The Washington Post said the biggest surprise of the election was that it was "not a foregone conclusion," and thus it made this "small...nation the first in Central Asia to hold free elections in pursuit of a democratic system." It also quoted Alexey Malashenko of the Carnegie Moscow Center who said "These elections were very successful because they took place at all. Kyrgyzstan showed it is an exception in Central Asia. Despite many predictions to the contrary, the elections were held." US President Barack Obama congratulated Kyrgyzstan for this "historic" election, and said it proved that the Kyrgyz people were "committed to power transfers by peaceful, democratic means." Russian Foreign Minister Sergei Lavrov said he feared there would be "difficulties" after the poll. "An abrupt shift to a parliamentary model can create difficulties...Now some difficult work to form a coalition lies ahead."

==Aftermath==
The result was seen as setting the stage for a fractured legislature without much capacity for decision-making, with Ar-Namys likely to play the role of kingmaker.

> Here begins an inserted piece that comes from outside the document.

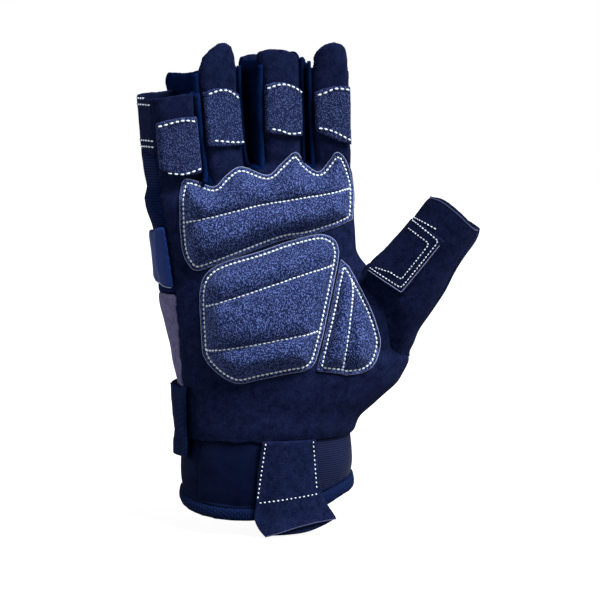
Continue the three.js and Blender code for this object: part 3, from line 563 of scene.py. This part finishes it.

Following the election, SDPK, Respublika and Ata-Meken agreed on a coalition in late November. However, as soon as the coalition was officially agreed to on 2 December, it collapsed when it failed to elect a speaker of parliament (with only 58 of the 67 coalition MPs voting for the designated speaker in a secret vote).

On 15 December Respublika announced it had successfully negotiated the creation of a coalition government with SDPK and Ata-Zhurt. SDPK's Almazbek Atambayev became Prime Minister with 92-seats in the 120-seat chamber, Ata-Zhurt's Akhmatbek Keldibekov was chosen as Speaker of Parliament with 101 to 14 votes and Respublika's Omurbek Babanov would then become Deputy Prime Minister. The new government was approved later on the same day.